Para estas elecciones, hay en total 18 candidatos postulando al sillón presidencial. De ellos, solo dos pasarían a una eventual segunda vuelta si –como es altamente previsible– nadie alcanza superar la barrera del 50% de votos válidamente emitidos. Al momento, hay cinco con opción de llegar a segunda vuelta y dos cuentan con nuestra simpatía: Hernando de Soto y Rafael López Aliaga. Sin embargo, solo uno de ellos ha expresado en forma explícita la defensa de valores como vida, libertad y propiedad. Es provida y profamilia.

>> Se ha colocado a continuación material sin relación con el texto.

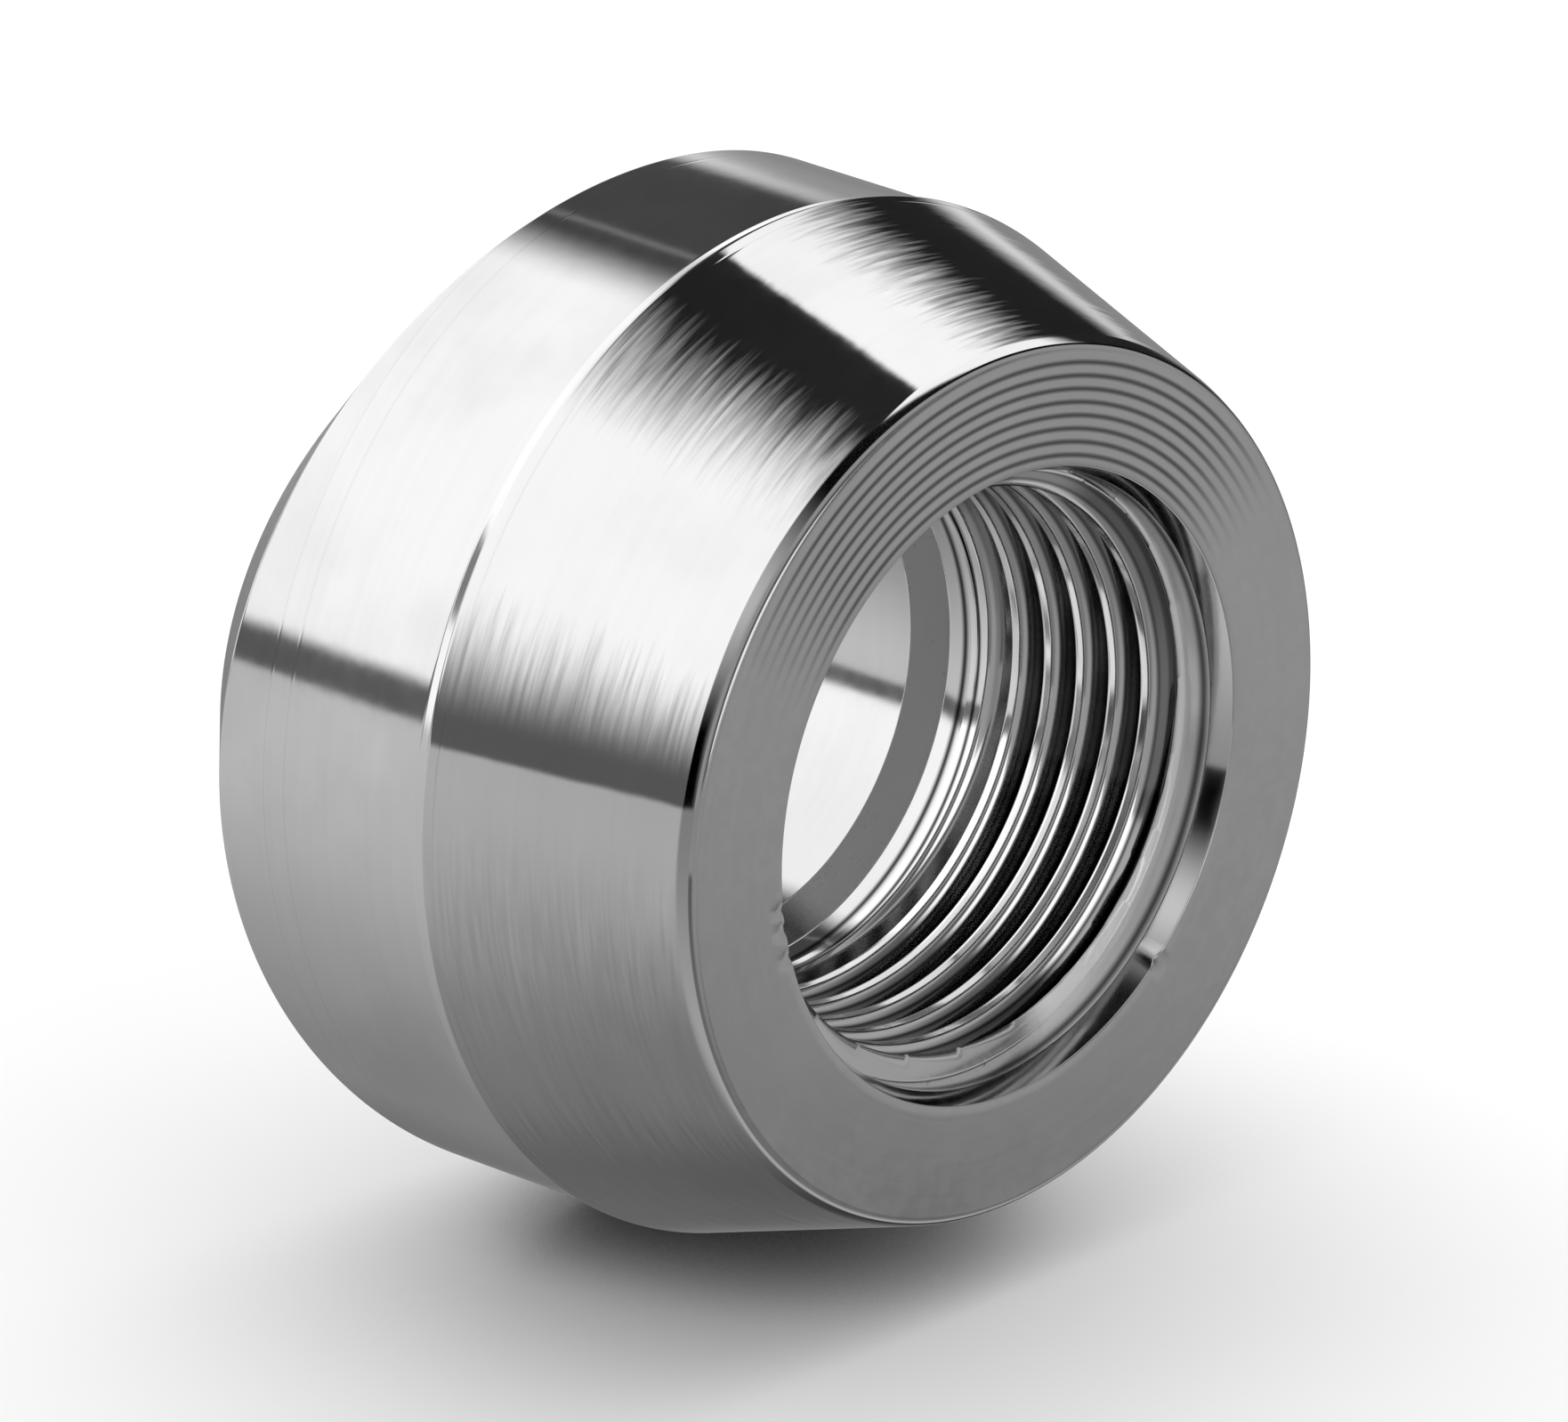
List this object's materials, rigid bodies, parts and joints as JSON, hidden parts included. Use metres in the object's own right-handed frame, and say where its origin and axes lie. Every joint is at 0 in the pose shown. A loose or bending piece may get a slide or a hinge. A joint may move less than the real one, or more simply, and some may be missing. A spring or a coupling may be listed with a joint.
{
  "type": "threaded branch outlet",
  "caption": "Weld-on branch outlet fitting with a female taper pipe thread, a coned upper body and a saddle-shaped bevelled base.",
  "frame": {"origin": "where the branch axis meets the outside of the run pipe, at the crown of the saddle", "axes": "+Z along the branch axis towards the outlet face; the run pipe lies along X, and the saddle's two ears point along +Y and -Y"},
  "size_m": [0.0452, 0.0452, 0.0289],
  "materials": {
    "steel": "turned, satin to bright"
  },
  "bodies": {
    "root": {"fitting_body": "steel"}
  },
  "joints": []
}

Por primera vez estamos dejando complejos atrás y podemos defender frontalmente nuestros valores, creencias, tradiciones, diversidad y derechos socioculturales, secuestrados hasta hoy por el (falso) progresismo. Esa defensa se basa en cooperación voluntaria, acuerdos libres y coexistencia pacífica en caso haya diferencias. Si permitimos que un Estado opresor decida tanto sobre nuestra vida o muerte como respecto a nuestros valores familiares y la formación moral de nuestros hijos, ese Estado tendrá las puertas abiertas para intervenir arbitrariamente en todo otro aspecto de nuestras vidas. Nada detendría entonces al estatismo salvaje.

Por otro lado, es crucial no caer en el economicismo liberal utópico, sino reconocer el principio de una economía de libre mercado pero con un sentido social al proponer intervenciones estatales puntuales sin ir contra ese principio. Se trataría entonces de un candidato libertario-conservador o al menos, lo más cercano a ello en esta elección. No hay candidato perfecto, pero si quien se aproxime más a nuestros principios, valores y visión del mundo. Recordemos que la destrucción creativa de las empresas permite que queden las mejores, se reacomoden los actores económicos y con ello se renueve una economía más próspera. Empero, si ese principio se lleva por analogía a lo sociocultural, destruye a las familias y con ello se pulveriza a la sociedad. Si no sucede nada que altere profundamente la evaluación que hemos realizado hasta el momento, nuestro voto será por Rafael López Aliaga.